SELECT title, duration
FROM netflix
WHERE type = 'Movie'
ORDER BY SPLIT_PART(duration, ' ', 1)::INT DESC
LIMIT 1;
Objective: Find the movie with the longest duration.
SELECT
*
FROM netflix
WHERE type = 'Movie'
ORDER BY SPLIT_PART(duration, ' ', 1)::INT DESC;
Objective: Find the movie with the longest duration.
SELECT *
FROM netflix
WHERE TO_DATE(date_added, 'Month DD, YYYY') >= CURRENT_DATE - INTERVAL '5 years';
Objective: Retrieve content added to Netflix in the last 5 years.
SELECT *
FROM (
SELECT
*,
UNNEST(STRING_TO_ARRAY(director, ',')) AS director_name
FROM netflix
) AS t
WHERE director_name = 'Rajiv Chilaka';
Objective: List all content directed by 'Rajiv Chilaka'.
SELECT *
FROM netflix
WHERE type = 'TV Show'
AND SPLIT_PART(duration, ' ', 1)::INT > 5;
Objective: Identify TV shows with more than 5 seasons.
SELECT
UNNEST(STRING_TO_ARRAY(listed_in, ',')) AS genre,
COUNT(*) AS total_content
FROM netflix
GROUP BY 1;
Objective: Count the number of content items in each genre.

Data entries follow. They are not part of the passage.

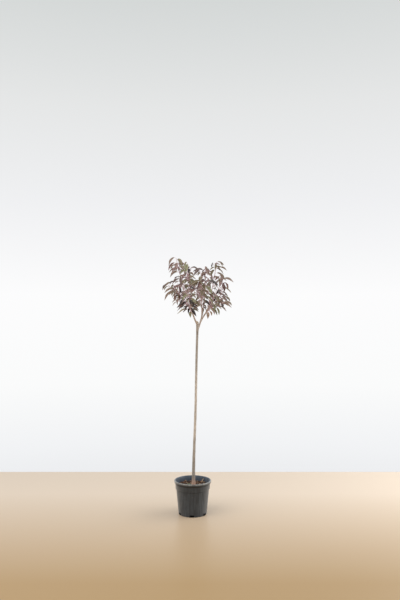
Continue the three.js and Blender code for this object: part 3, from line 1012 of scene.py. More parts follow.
# %% [markdown]
# ### Relief
#
# The larger marks could be sculpted by hand. Here each corner of a tube gets its own height from
# soft noise, and every lenticel and scar adds a small hill of its own. A lenticel is longer across
# the stem than along it, and a scar is about round. A bump map would leave the stem's edge smooth.

# %% Relief of the bark
LUMP_SIZE = 55
LUMP_HEIGHT = 0.55
LUMP_SHIFT = (3, 7, 1)
TOOTH_SIZE = 7
TOOTH_HEIGHT = 0.16
LENTICEL_RISE = 0.4
LENTICEL_HALF_WIDTHS = (2, 5)
LENTICEL_HALF_HEIGHT = 1.1
SCAR_RISE = 1.1
SCAR_HALF_SIZES = (4, 6)
MARKS_BETWEEN = (0.02, 0.98)


def wood_relief(points, numbers, radius, count, lenticels, scars):
    """Heights for the corners of a tube: soft lumps, fine tooth, lenticels and scars."""
    travel = travel_along(points)
    turn = round_angles(count)
    relief = np.zeros((len(points), count))
    for ring, height in enumerate(travel):
        for i, angle in enumerate(turn):
            around = Vector((math.cos(angle) * radius, math.sin(angle) * radius, height))
            relief[ring, i] = LUMP_HEIGHT * noise.noise(around / LUMP_SIZE + Vector(LUMP_SHIFT))
            relief[ring, i] += TOOTH_HEIGHT * noise.noise(around / TOOTH_SIZE)
    marks = []
    for _ in range(lenticels):
        marks.append((numbers.between(*LENTICEL_HALF_WIDTHS), LENTICEL_HALF_HEIGHT, LENTICEL_RISE))
    for _ in range(scars):
        half_sizes = [numbers.between(*SCAR_HALF_SIZES) for _ in range(2)]
        marks.append((*half_sizes, SCAR_RISE))
    for half_width, half_height, rise in marks:
        height = numbers.between(*MARKS_BETWEEN) * travel[-1]
        facing = numbers.between(0, 2 * math.pi)
        off = np.abs((turn - facing + math.pi) % (2 * math.pi) - math.pi) * radius / half_width
        up = (travel - height) / half_height
        relief += rise * np.exp(-(up[:, None] ** 2) - off[None] ** 2)
    return relief


# %% [markdown]
# ### Collars
#
# Wood swells where a limb joins its parent. A Boolean union would leave a hard seam there, so each
# tube keeps its own skin and both are pushed out a little where they come near each other.

# %% Collars
COLLAR_RISE = 1.5
COLLAR_REACH = 4.5
SKIN_STEPS = 110
# The share of a limb, and of the trunk, that a shoot on it can come near
LIMB_LOOKED_AT = (0, 0.6)
TRUNK_LOOKED_AT = (0.8, 1)


def radius_at_seat(shoot):
    """How thick a shoot's parent is where the shoot starts."""
    if shoot.parent in shoots:
        return shoots[shoot.parent].radius(shoot.seat)
    return trunk_radius(shoot.seat)


def skin(shoot, first, last):
    """Points down the middle of a stretch of a shoot, and the radius at each."""
    shares = np.linspace(first, last, SKIN_STEPS)
    return shoot.curve(shares), shoot.radius(shares)


def parent_skin(shoot):
    """The same for the part of a shoot's parent that can come near it."""
    if shoot.parent in shoots:
        return skin(shoots[shoot.parent], *LIMB_LOOKED_AT)
    shares = np.linspace(*TRUNK_LOOKED_AT, SKIN_STEPS)
    return np.array([trunk_point(share) for share in shares]), trunk_radius(shares)


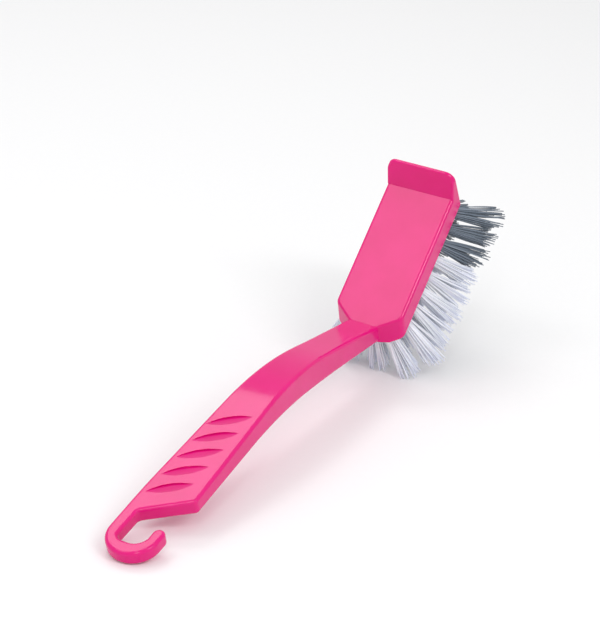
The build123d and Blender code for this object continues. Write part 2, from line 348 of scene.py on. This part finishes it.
def leg(site, sign, hole, tips):
    """One leg of a folded filament: from the bottom of its fold up the hole and out to its tip."""
    mouth, down, x_dir, y_dir = hole
    x, y = site
    share = (y - FOLD_NEAREST) / (BUNDLE_RADIUS - FOLD_NEAREST)
    depth = FOLD_DEPTH[0] + (FOLD_DEPTH[1] - FOLD_DEPTH[0]) * share
    base = mouth - down * (HOLE_DEPTH - FOLD_HEIGHT)
    points = []
    for angle in FOLD_ANGLES:
        points.append(base + x_dir * x + y_dir * sign * y * math.sin(angle)
                      - down * depth * math.cos(angle))
    line = x_dir * x + y_dir * sign * y
    points.append(mouth - down * SHANK_TOP + line)
    start = mouth + line
    points.append(start)
    tip = tips(x / BUNDLE_RADIUS, sign * y / BUNDLE_RADIUS)
    tip = shortened(tip + unit(tip - start) * rng.normal() * RAGGED, start)
    tip[1] = min(max(tip[1], cad_low[1] - TIP_ROOM), cad_high[1] + TIP_ROOM)
    reach = np.linalg.norm(tip - start)
    run = unit(tip - start)
    bend = x_dir * rng.normal() * BEND + y_dir * rng.normal() * BEND
    leave = (down * STRAIGHT_OUT + run * (1 - STRAIGHT_OUT)) * reach * LEAVE_REACH
    arrive = (run + bend) * reach * ARRIVE_REACH
    return np.vstack([points, smooth_leg(start, leave, tip, arrive)])


def tube(path, ref, radius):
    """Rings of points round a path, and the path's direction at each ring."""
    tangents = unit(np.gradient(path, axis=0))
    side = unit(ref - tangents * (tangents @ ref)[:, None])
    other = np.cross(tangents, side)
    angles = np.arange(SIDES) * 2 * math.pi / SIDES
    ring = (np.cos(angles)[:, None] * side[:, None, :]
            + np.sin(angles)[:, None] * other[:, None, :])
    return path[:, None, :] + ring * radius, tangents


def strands_mesh(name, paths, ref):
    """One mesh of closed tubes, which stores each tube's shade and the way from fold to tip."""
    verts, faces, along, strand = [], [], [], []
    total = 0
    for path in paths:
        radius = FILAMENT_RADIUS * rng.uniform(*THICKNESS_RANGE)
        rings, tangents = tube(path, ref, radius)
        count = len(path)
        caps = np.array([path[0] - tangents[0] * radius * CAP_HEIGHT,
                         path[-1] + tangents[-1] * radius * CAP_HEIGHT])
        verts.append(rings.reshape(-1, 3))
        verts.append(caps)
        middle = (count - 1) / 2
        ramp = np.abs(np.arange(count) - middle) / middle
        along.append(np.repeat(ramp, SIDES))
        along.append([1.0, 1.0])
        strand.append(np.full(count * SIDES + 2, rng.uniform()))
        for r in range(count - 1):
            for k in range(SIDES):
                a = total + r * SIDES + k
                b = total + r * SIDES + (k + 1) % SIDES
                faces.append((a, b, b + SIDES, a + SIDES))
        last = total + (count - 1) * SIDES
        cap = total + count * SIDES
        for k in range(SIDES):
            faces.append((total + (k + 1) % SIDES, total + k, cap))
            faces.append((last + k, last + (k + 1) % SIDES, cap + 1))
        total += count * SIDES + 2
    mesh = bpy.data.meshes.new(name)
    mesh.from_pydata(np.vstack(verts).tolist(), [], faces)
    for key, values in (("along", along), ("strand", strand)):
        layer = mesh.attributes.new(key, "FLOAT", "POINT")
        layer.data.foreach_set("value", np.concatenate(values).astype(np.float32))
    mesh.polygons.foreach_set("use_smooth", np.ones(len(mesh.polygons), bool))
    mesh.update()
    return mesh


def trimmed_end(trimmed, centre):
    """The half axes of the ellipse that the trimmed end makes."""
    ring = trimmed - centre
    values, vectors = np.linalg.eigh(ring.T @ ring / len(ring))
    return [vectors[:, k] * math.sqrt(2 * values[k]) for k in (1, 2)]


def clump_centres():
    """Places in the bundle that the tips near them lean towards."""
    angles = rng.uniform(0, 2 * math.pi, CLUMPS)
    reach = np.sqrt(rng.uniform(0, 1, CLUMPS))
    return np.column_stack([np.cos(angles) * reach, np.sin(angles) * reach])


def bristles(node):
    """Replaces a solid tuft with a mesh of its filaments."""
    bottom, down, centre, trimmed, across = tuft_frame(corners(nodes[node]))
    mouth = bottom + down * HOLE_DEPTH
    y_dir = np.cross(down, across)
    half_axes = trimmed_end(trimmed, centre)
    clumps = clump_centres()
    plane_x = across - NORMAL * (across @ NORMAL)
    plane_y = y_dir - NORMAL * (y_dir @ NORMAL)

    def tips(u, v):
        """The place on the trimmed end of a filament that stands at u, v in its bundle."""
        near = clumps[np.hypot(clumps[:, 0] - u, clumps[:, 1] - v).argmin()]
        u += (near[0] - u) * GATHER
        v += (near[1] - v) * GATHER
        way = unit(plane_x * u + plane_y * v)
        edge = 1 / math.sqrt(sum((way @ a) ** 2 / (a @ a) ** 2 for a in half_axes))
        stray = plane_x * rng.normal() * STRAY + plane_y * rng.normal() * STRAY
        return centre + way * edge * math.hypot(u, v) * SPREAD + stray

    hole = (mouth, down, across, y_dir)
    paths = []
    for site in SITES:
        one = leg(site, 1, hole, tips)
        two = leg(site, -1, hole, tips)
        paths.append(np.vstack([two[::-1], one[1:]]))
    name = node.replace("tuft", "bristles")
    obj = bpy.data.objects.new(name, strands_mesh(name, paths, across))
    scene.collection.objects.link(obj)
    slot = next(s["material_slot"] for s in frame["record"]["subparts"] if s["node"] == node)
    obj.data.materials.append(GREY if slot == "grey_bristle" else WHITE)
    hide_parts(node)
    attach(obj, "root")


for node in sorted(nodes):
    if node.startswith("tuft"):
        bristles(node)
    elif node.startswith("anchors"):
        cover(nodes[node], WIRE)
    else:
        cover(nodes[node], PINK)


# Floor and light
def floor():
    mesh = bpy.data.meshes.new("floor")
    half = FLOOR_HALF
    mesh.from_pydata([(-half, -half, 0), (half, -half, 0), (half, half, 0), (-half, half, 0)],
                     [], [(0, 1, 2, 3)])
    mesh.materials.append(floor_material())
    obj = bpy.data.objects.new("floor", mesh)
    scene.collection.objects.link(obj)


def softbox(name, target, azimuth, elevation, size, radiance, roll=0.0):
    """A rectangular light that faces the target, its azimuth counted from +X towards +Y."""
    azimuth = math.radians(azimuth)
    elevation = math.radians(elevation)
    way = Vector((math.cos(azimuth) * math.cos(elevation),
                  math.sin(azimuth) * math.cos(elevation),
                  math.sin(elevation)))
    data = bpy.data.lights.new(name, "AREA")
    data.shape = "RECTANGLE"
    data.size, data.size_y = size
    data.energy = radiance * math.pi * size[0] * size[1]
    obj = bpy.data.objects.new(name, data)
    scene.collection.objects.link(obj)
    turn = way.to_track_quat("Z", "Y").to_matrix() @ Matrix.Rotation(math.radians(roll), 3, "Z")
    obj.matrix_world = Matrix.LocRotScale(Vector(target) + way * SOFTBOX_DISTANCE, turn, None)


def world(strength):
    made = bpy.data.worlds.new("studio")
    made.use_nodes = True
    background = made.node_tree.nodes["Background"]
    background.inputs["Color"].default_value = (1, 1, 1, 1)
    background.inputs["Strength"].default_value = strength
    scene.world = made


floor()
world(WORLD_STRENGTH)
softbox("softbox_right", (-0.08, 0, 0.02), 50, 55, size=(0.5, 0.31), radiance=3.5)
softbox("softbox_back", (0.085, 0, 0.06), 136, 54, size=(0.34, 0.34), radiance=3.2)
softbox("softbox_front", (0.085, 0, 0.06), 247, 43, size=(0.5, 0.2), radiance=10.0, roll=-41)
softbox("softbox_top_front", (-0.12, 0, 0.02), 206, 47, size=(0.14, 0.52), radiance=7.5)
scene.view_settings.view_transform = "Standard"
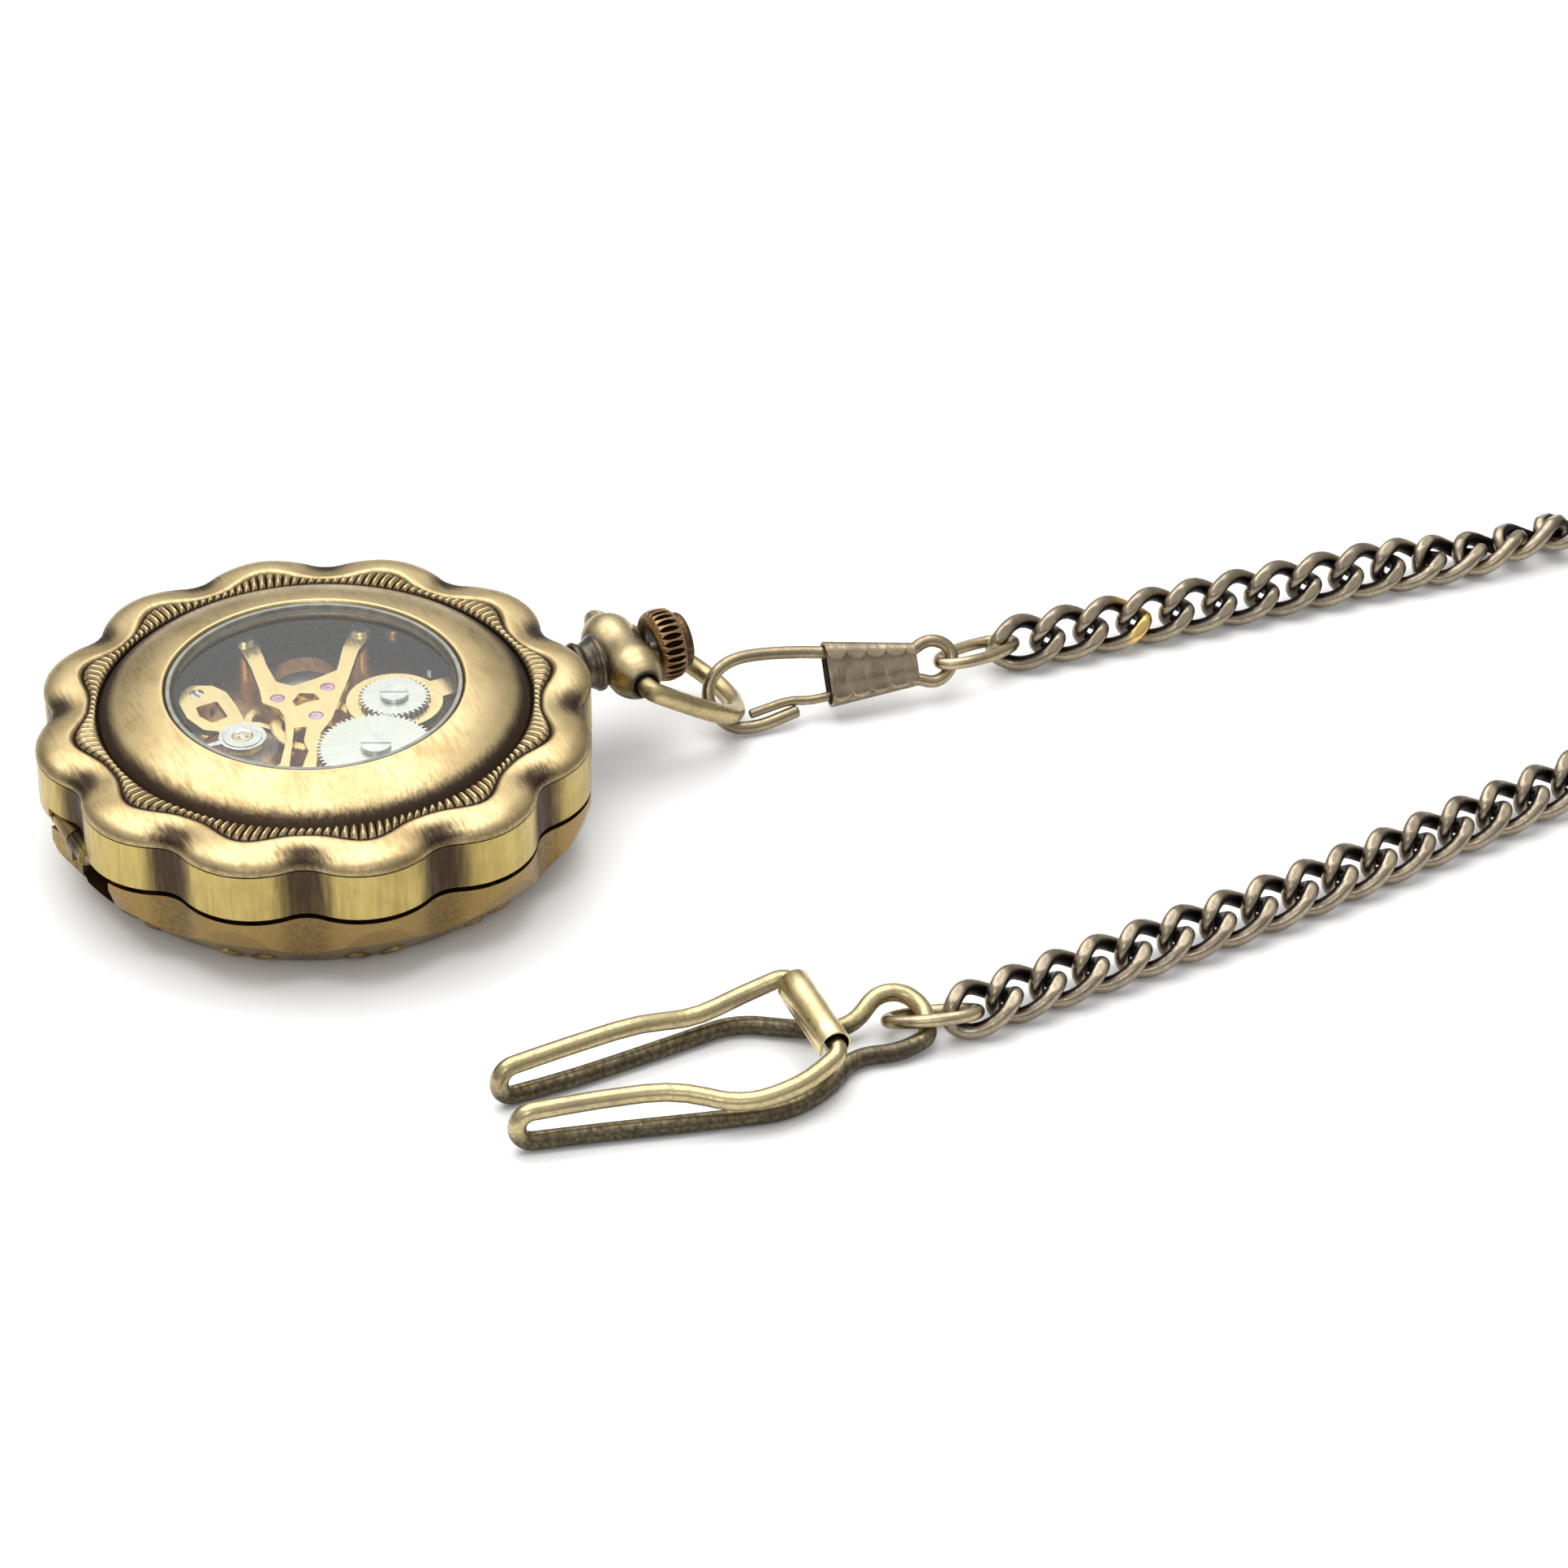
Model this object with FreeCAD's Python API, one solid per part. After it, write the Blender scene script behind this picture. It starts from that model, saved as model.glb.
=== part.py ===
import FreeCAD, Part
import math
import os
from FreeCAD import Vector, Rotation, Placement

# Hunter-case skeleton pocket watch with its chain, lying face down on its front cover.
# Millimetres. Origin: centre of the case on the table plane. +Z points out of the display
# back, +Y towards the pendant and crown (12 o'clock), and the lid hinge is at -Y.

# ---- case -------------------------------------------------------------------------------
LOBE_COUNT = 12
LOBE_PEAK_R = 23.3
LOBE_VALLEY_R = 21.75
VALLEY_FILLET_R = 3.0
FIRST_LOBE_DEG = 80.2
LID_RIM_Z = 6.35
BAND_Z = (6.85, 11.0)
COVER_SHOULDER_Z = 12.45
ROPE_TOP_Z = 13.0
WINDOW_RIM_Z = 14.44
WINDOW_RIM_R = 12.46
CASE_BORE_R = 20.2
STEM_Z = 8.95
HINGE_Y = -21.9
HINGE_Z = 6.6

# ---- movement ---------------------------------------------------------------------------
PLATE_Z = (7.9, 9.3)
PLATE_R = 17.5
BRIDGE_Z = (11.6, 12.2)
WHEEL_TOP_Z = (12.26, 12.7)
BARREL_XY = (8.46, 1.89)
CROWN_WHEEL_XY = (2.27, 6.13)
SECOND_XY = (1.44, -0.50)
THIRD_XY = (-2.01, 1.93)
FOURTH_XY = (-2.27, -2.42)
ESCAPE_XY = (-1.30, -5.47)
PALLET_XY = (-0.45, -7.45)
BALANCE_XY = (1.90, -7.18)
MINUTE_WHEEL_XY = (-2.6, 1.5)
ARBOR_R = 0.18
ARBOR_HOLE_R = 0.24
BRIDGE_FEET = ((-11.5, -1.7), (-8.6, 7.6), (10.8, -6.5))
BARREL_BRIDGE_SCREWS = ((14.7, -3.0), (12.0, 9.8), (2.2, 13.6))
CASE_SCREWS = ((-11.84, 11.84), (13.02, -10.53))

# ---- pendant, bow and chain ---------------------------------------------------------------
PENDANT_Y = 27.7
CROWN_Y = 30.3
NECK_COLLAR_R = 2.45
BOW_WIRE = 1.7
BOW_REACH = 12.1
BOW_HALF_WIDTH = 5.6
BOW_TILT_DEG = -35.0
CLASP_WIRE = 1.1
CHAIN_WIRE = 1.3
CHAIN_PITCH = 4.06
LINK_HALF_LENGTH = 3.0
LINK_HALF_WIDTH = 1.85
LINK_TWIST_DEG = -62.0
CHAIN_START = (4.3, 64.1)
CHAIN_HEADING_DEG = 84.4
CLIP_WIRE = 1.5
CLIP_Z = 0.75

Z_AXIS = Vector(0, 0, 1)


# ---- shape helpers --------------------------------------------------------------------------
def polar(radius, degrees, z=0.0):
    a = math.radians(degrees)
    return Vector(radius * math.cos(a), radius * math.sin(a), z)


def cylinder(radius, z0, z1, xy=(0, 0)):
    return Part.makeCylinder(radius, z1 - z0, Vector(xy[0], xy[1], z0))


def ring(outer, inner, z0, z1, xy=(0, 0)):
    return cylinder(outer, z0, z1, xy).cut(cylinder(inner, z0 - 1, z1 + 1, xy))


def block(x, y, z):
    """A box from three (low, high) pairs."""
    return Part.makeBox(x[1] - x[0], y[1] - y[0], z[1] - z[0], Vector(x[0], y[0], z[0]))


def fuse(shapes):
    shapes = list(shapes)
    if len(shapes) == 1:
        return shapes[0]
    return shapes[0].multiFuse(shapes[1:]).removeSplitter()


def cut(shape, tools):
    return shape.cut(Part.makeCompound(list(tools)))


def turned(profile, xy=(0, 0)):
    """Solid of revolution about a vertical axis, from a closed (radius, z) outline."""
    wire = Part.makePolygon([Vector(r, 0, z) for r, z in profile + profile[:1]])
    solid = Part.Face(wire).revolve(Vector(0, 0, 0), Z_AXIS, 360)
    solid.translate(Vector(xy[0], xy[1], 0))
    return solid


def turned_on(profile, start, axis):
    """Solid of revolution about any axis, from a closed (radius, distance along) outline."""
    solid = turned(profile)
    solid.Placement = Placement(start, Rotation(Z_AXIS, axis))
    return solid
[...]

return top 5 year with highest avg content release!
SELECT
country,
release_year,
COUNT(show_id) AS total_release,
ROUND(
COUNT(show_id)::numeric /
(SELECT COUNT(show_id) FROM netflix WHERE country = 'India')::numeric * 100, 2
) AS avg_release
FROM netflix
WHERE country = 'India'
GROUP BY country, release_year
ORDER BY avg_release DESC
LIMIT 5;
Objective: Calculate and rank years by the average number of content releases by India.
SELECT *
FROM netflix
WHERE listed_in LIKE '%Documentaries';
Objective: Retrieve all movies classified as documentaries.
SELECT *
FROM netflix
WHERE director IS NULL;
Objective: List content that does not have a director.
SELECT *
FROM netflix
WHERE casts LIKE '%Salman Khan%'
AND release_year > EXTRACT(YEAR FROM CURRENT_DATE) - 10;
Objective: Count the number of movies featuring 'Salman Khan' in the last 10 years.
SELECT
UNNEST(STRING_TO_ARRAY(casts, ',')) AS actor,
COUNT(*)
FROM netflix
WHERE country = 'India'
GROUP BY actor
ORDER BY COUNT(*) DESC
LIMIT 10;
Objective: Identify the top 10 actors with the most appearances in Indian-produced movies.
SELECT
category,
COUNT(*) AS content_count
FROM (
SELECT
CASE
WHEN description ILIKE '%kill%' OR description ILIKE '%violence%' THEN 'Bad'
ELSE 'Good'
END AS category
FROM netflix
) AS categorized_content
GROUP BY category;
Objective: Categorize content as 'Bad' if it contains 'kill' or 'violence' and 'Good' otherwise. Count the number of items in each category.
- Content Distribution: Netflix has a balanced mix of Movies and TV Shows catering to diverse audiences.
- Common Ratings: PG-13 and TV-MA are the most frequent ratings, indicating a focus on mature content.
- Top Countries: USA, India, and Canada lead in content production.
- Longest Movie: Identifying the longest movie helps highlight Netflix's unique offerings.
This project demonstrates the power of SQL in extracting meaningful insights from complex datasets. The analysis provides valuable information about Netflix's content distribution, trends, and audience focus, aiding strategic decisions in content planning.